Sunday, September 8, 2013

#012 - Lazy entries, doubts about "fake HRT pills" fading and concerns about coming out (HRT day 52)

 Friday, August 23, 2013

So yeah I know, it's been almost a month since I last wrote here. So far I've been taking my HRT every day like I should. For the longest time I had serious doubts that it would work or even if the hormones I bought were even real. I thought I was getting scammed.

I think I was wrong which is a good thing. It started off gradually, but I'm starting to experience more emotional mood swings. I'm not really sure why or if it's even the cause of the mood swings. But I think I'm starting to become more emotional. I'll go from brooding to giggling to myself to smiling and back to sad then normal in the span of an hour or so.
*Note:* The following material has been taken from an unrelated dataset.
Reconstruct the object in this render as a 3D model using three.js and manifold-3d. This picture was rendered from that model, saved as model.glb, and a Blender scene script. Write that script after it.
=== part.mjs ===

It's really hard to tell if it's the HRT or not. I am certainly feeling a lot less aggressive though. That is for sure. I still get annoyed by coworkers, enough to say something I probably shouldn't. But for the most part the aggressive feeling is mostly gone.

I need to go and take another picture of myself for comparison. I haven't done that in a while. Mostly because I haven't been shaving and I don't like how I look with facial hair. While on that subject, I think I may finally be ready for electrolysis. I think I'm now able to afford it sometime either this month or starting next. I may have to ask my supervisor if I can duck out of work early now and then.

So an interesting twist of events happened this week. I already told my sister about my transition and she was super supportive about it. She just came out to me about wanting to be a guy. I'm transitioning into a girl, she's considering transitioning into a guy, and we're both from the same religious conservative family whom we've mostly cut ties with. This has got to be a sitcom plot somehow because there's so much awkward revolving around this, it's scary.

My transition alone was going to be incredibly difficult to explain as is. Now that she's looking into it as well, it's going to really shake things up in a bad way. I'm financially stable on my own but I don't think she is. I'd have to ask.

Other than all that, not much is really going on. I'm trying to find the best way to tell my roommates but so far I haven't found the right way or time yet. My female roommate is always off either at work or at her boyfriends place. The male roommate is ALWAYS here, always on the couch, always watching wrestling, always drunk. I'm trying to think of the right way to tell him, if I even owe him that much. We don't fight or anything, but we also don't really get along either. If it wasn't for the fact that we were both in the Navy, He and I would have nothing to talk about between us.

I want to use the news article about Bradley Manning (now Chelsea Manning) as an ice breaker and a warmup for "The Talk", but he doesn't keep up with news of any kinds. He doesn't know who that is, nor much about politics and wikileaks in general. I wanted to talk to the female roommate first about it, but male roommate is ALWAYS there on the couch in the living room.

I almost came out to a coworker today. He's a pretty chill dude, but he's worried about secret bank finances he could exploit or if the government is shutting down or some apocalyptic thing or another. He doesn't rant or rave about it, he just calmly states what his opinion is on it (and yes, he does state that it's his opinion and not fact). Pretty rational and down to Earth for a conspiracy theorist. I broke the ice with him about Bradley Chelsea Manning and he said that's cool I guess. He didn't seem phased about it or anything. I was working out a way to tell him when he was called away to work on something else. That's how it usually goes.